Uchumi had launched its services in Uganda in 2005, and the retailer was recording growth in customer numbers. South African store, Shoprite, had already started operations in Uganda in 2000, opening the way for other regional supermarkets.
It is partly as a result of this that operators such as Nakumatt felt the need to expand outside Kenya. Opening outlets in Uganda was part of an aggressive expansion drive. After one year of operating in Uganda, Nakumatt acquired three branches of Payless supermarket in Bugolobi, Bukoto and Kabalagala.
The move by Nakumatt was seen as a reaction to Tuskys’ acquisition of Half Price and Good Price supermarkets as the battle for supremacy in Uganda’s large retail store intensified.
Two years after its launch, Nakumatt opened at least five branches. But around 2015, something appeared to hit the international supermarket chains.
Shoprite was the first to feel the sting; it closed its branch in Naalya. The cost of running Shoprite’s 35,000 square feet shopping floor area at Naalya, the largest it was running in Uganda, pushed its operation to the edge. In October, Shoprite signed a memorandum of understanding with Nakumatt to take over the Naalya branch.
EXPANSION PLAN
In the first five years of operation, Nakumatt walked a high line amid the growing competition and underperformance that saw its rivals such as Uchumi and Shoprite size down as a result of stiff cash flows.
In 2015, Uchumi’s chain of supermarkets closed down, leaving several customers, employees and service providers stranded. Initially based at Garden City, it spread out to several districts in a bid to shut out any local competition.

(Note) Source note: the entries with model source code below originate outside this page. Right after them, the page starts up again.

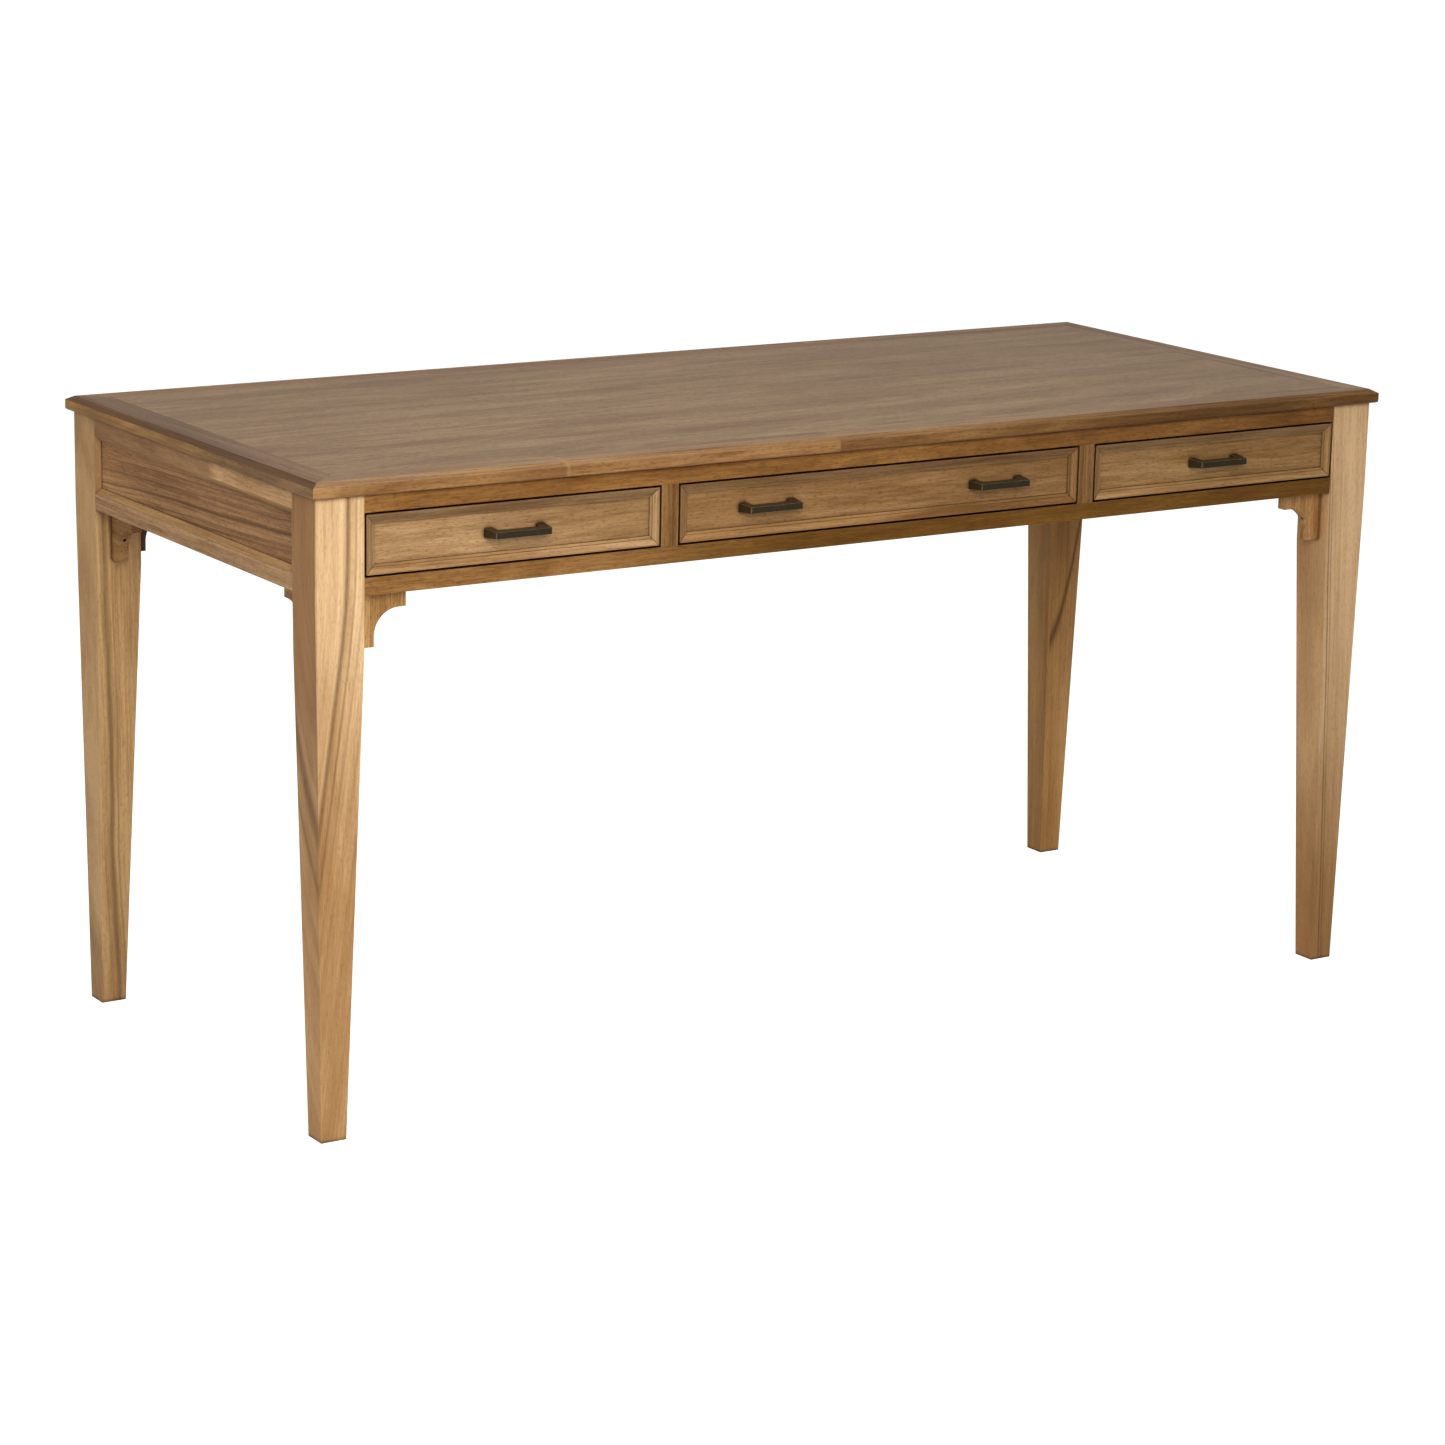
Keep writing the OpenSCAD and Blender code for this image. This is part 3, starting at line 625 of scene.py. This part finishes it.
def bronze():
    """Dark oiled bronze, rubbed to a brown sheen where hands and edges wear it."""
    material, g, shader = new_material("bronze")
    place = g.add("ShaderNodeTexCoord").outputs["Object"]
    cloud = g.noise(place, detail=4, rough=0.6, scale=240)
    fine = g.noise(place, detail=2, scale=1400)
    colour = g.ramp(cloud, ((0.3, (0.034, 0.024, 0.010)), (0.55, (0.045, 0.032, 0.013)),
                            (0.8, (0.064, 0.046, 0.020))))
    worn = g.add("ShaderNodeAttribute", attribute_name="worn").outputs["Fac"]
    colour = g.mix(g.times(worn, g.spread(cloud, 0.3, 0.7, 0.3, 0.8)), colour,
                   (0.40, 0.33, 0.23))
    g.put(shader.inputs["Base Color"], colour)
    shader.inputs["Metallic"].default_value = 0.4
    g.put(shader.inputs["Roughness"], g.spread(cloud, 0.3, 0.7, 0.34, 0.50))
    bump = g.add("ShaderNodeBump")
    bump.inputs["Strength"].default_value = 0.15
    bump.inputs["Distance"].default_value = 0.1 * MM
    g.put(bump.inputs["Height"], g.plus(fine, cloud))
    g.put(shader.inputs["Normal"], bump.outputs[0])
    return material


def steel(name, shade):
    material, g, shader = new_material(name)
    place = g.add("ShaderNodeTexCoord").outputs["Object"]
    cloud = g.noise(place, detail=3, scale=300)
    low, high = ((c * shade for c in colour) for colour in ((0.20, 0.19, 0.17),
                                                            (0.42, 0.41, 0.38)))
    g.put(shader.inputs["Base Color"], g.ramp(cloud, ((0.3, tuple(low)), (0.7, tuple(high)))))
    shader.inputs["Metallic"].default_value = 1.0
    g.put(shader.inputs["Roughness"], g.spread(cloud, 0.3, 0.7, 0.35, 0.55))
    return material


BRONZE = bronze()
STEEL = steel("steel", 1.0)
DARK_STEEL = steel("dark_steel", 0.12)
for node in ("left_handle", "centre_handle_left", "centre_handle_right", "right_handle"):
    softened(node, 0.4 * MM, [BRONZE])
for node in NODES:
    if "screws" in node or "bolts" in node:
        NODES[node].data.materials.clear()
        NODES[node].data.materials.append(DARK_STEEL if node == "bracket_screws" else STEEL)


# ------------------------------------------------------------------ studio

def add_floor():
    """A pale floor. It is seen near white and throws only a little light back up."""
    mesh = bpy.data.meshes.new("floor")
    half = 12.0      # half its width in metres
    mesh.from_pydata([(-half, -half, 0), (half, -half, 0), (half, half, 0), (-half, half, 0)],
                     [], [(0, 1, 2, 3)])
    floor = bpy.data.objects.new("floor", mesh)
    bpy.context.scene.collection.objects.link(floor)
    material, g, shader = new_material("floor")
    shader.inputs["Base Color"].default_value = (0.62, 0.62, 0.62, 1)
    shader.inputs["Roughness"].default_value = 0.9
    shader.inputs["Specular IOR Level"].default_value = 0.0
    shader.inputs["Emission Color"].default_value = (1, 1, 1, 1)
    path = g.add("ShaderNodeLightPath")
    g.put(shader.inputs["Emission Strength"],
          g.spread(path.outputs["Is Camera Ray"], 0, 1, 0.05, 0.93))
    mesh.materials.append(material)


def add_area(name, place, target, size, power, glossy=True):
    """A soft lamp. One that isn't glossy lights the desk but shows in no reflection."""
    data = bpy.data.lights.new(name, "AREA")
    data.shape = "RECTANGLE"
    data.size, data.size_y = size
    data.energy = power
    lamp = bpy.data.objects.new(name, data)
    lamp.visible_glossy = glossy
    lamp.location = place
    lamp.rotation_euler = (Vector(target) - Vector(place)).to_track_quat("-Z", "Y").to_euler()
    bpy.context.scene.collection.objects.link(lamp)


def add_world():
    """A white room to look at. It lights the desk softly, most from low down at the back."""
    world = bpy.data.worlds.new("studio")
    world.use_nodes = True
    tree = world.node_tree
    tree.nodes.clear()
    g = Graph(tree)
    path = g.add("ShaderNodeLightPath")
    seen = g.add("ShaderNodeBackground")
    seen.inputs[0].default_value = (1, 1, 1, 1)
    seen.inputs[1].default_value = 1.0
    way = g.split(g.add("ShaderNodeTexCoord").outputs["Generated"])
    low = g.spread(way[2], 0.10, 0.60, 1.0, 0.0)
    back = g.spread(way[1], -0.1, 0.5)
    light = g.add("ShaderNodeBackground")
    light.inputs[0].default_value = (0.97, 0.98, 1, 1)
    g.put(light.inputs[1], g.plus(g.times(g.times(low, back), 0.35), 0.17))
    both = g.add("ShaderNodeMixShader")
    g.put(both.inputs[0], path.outputs["Is Camera Ray"])
    g.put(both.inputs[1], light.outputs[0])
    g.put(both.inputs[2], seen.outputs[0])
    output = g.add("ShaderNodeOutputWorld")
    g.put(output.inputs[0], both.outputs[0])
    bpy.context.scene.world = world


add_floor()
add_world()
add_area("key", (-1.5, -2.6, 1.7), (-0.35, -0.3, 0.55), (1.3, 1.7), 66, glossy=False)
add_area("fill", (-3.0, 0.6, 1.0), (-0.76, 0.2, 0.45), (1.4, 1.4), 14)
add_area("above", (-0.2, -0.3, 2.9), (0.0, 0.0, 0.76), (2.4, 1.6), 29)
bpy.context.scene.view_settings.view_transform = "Standard"
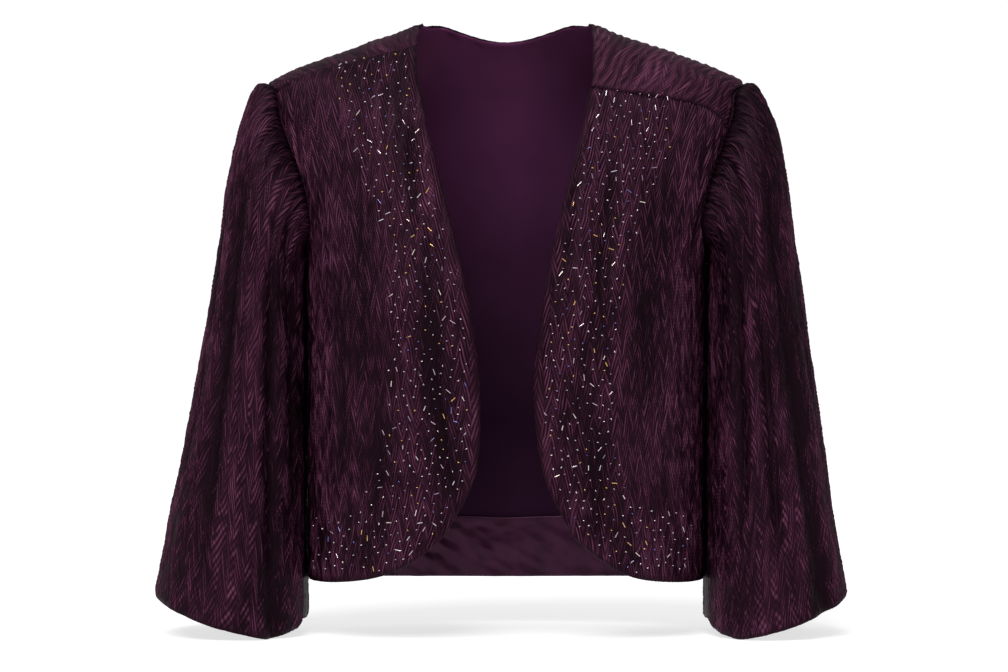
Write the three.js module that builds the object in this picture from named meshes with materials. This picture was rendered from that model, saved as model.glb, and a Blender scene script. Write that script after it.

It was a poor strategy from Uchumi as the costs of production gobbled up whatever income that trickled into the company. While closing its Uganda franchise, Uchumi said the revenues from the Uganda and Tanzania units were too small to the group and yet the costs of keeping them afloat made no business sense.
Nakumatt had established a huge footprint in Uganda and the region as a whole. Nakumatt set up at least nine branches across Uganda alone and 60 in the region as of 2016.
Meanwhile, 2016 put several business entities to the test in the economy. The February elections in Uganda cast a lot of uncertainty that saw the shilling depreciate to its all time low and a general slowdown in the business environment.
Nakumatt experienced a reduction in traffic at some of its prominent locations such as Oasis Mall, Acacia Mall, among others. But Nakumatt also borrowed heavily for its expansion drive, trapping itself in a tight liquidity corner.

Last week’s closure of three major branches of Nakumatt at Acacia mall in Kololo, Village mall in Bugolobi and Victoria Mall in Entebbe by Knight Frank, a real estate manager, was almost seen as inevitable as the Kenyan retail store operated on borrowed time. The signs were always there as the shelves at Nakumatt increasingly became empty.
Management at Knight Frank explained that Nakumatt, as a result of its reduced traffic at its stores, was no longer an anchor tenant across the malls. An anchor tenant is one who takes on the largest space of the mall with the hope of attracting the most traffic.
Nakumatt was also preparing to open a branch at Ntinda, a few meters away from Capital Shoppers but was still struggling to make ends meet. Its hope to list on the Uganda Securities Exchange also remained on paper. The closure of the three branches brings the number of closed outlets to four as of June.
PROTESTS
In April 2016, workers of Nakumatt laid down their tools demanding better pay from their bosses. Some of the workers who spoke to The Observer then claimed they were massive discrepancies in salaries and demanded better pay.
Just like the workers, suppliers too, held tight onto their goods demanding settlement of their outstanding debts. The strike by suppliers left customers staring at many empty shelves.
In October, Nakumatt management admitted that the supermarket is in a challenging situation. The company’s managing director, Atul Shah, said: “Like any other business operating in this market, Nakumatt Holdings has faced a number of unforeseen [challenges] which range from a depressed economy, higher operating costs and extraneous factors.”
INVESTORS FEAR
To turn its situation around, Nakumatt is placing its “major” come back on fortunes of a new investor, who is yet to be named, according to reports.
According to Standard Media in Kenya, Nakumatt is still scared to sell some of its stake to investors. The entry of a private equity firm into Nakumatt, market experts say, may mark the last stand of a family-owned Kenyan retail business.
In court documents seen by The Observer in one of its defences in court, Nakumatt promised its suppliers and landlords that payments of arrears will be settled this year.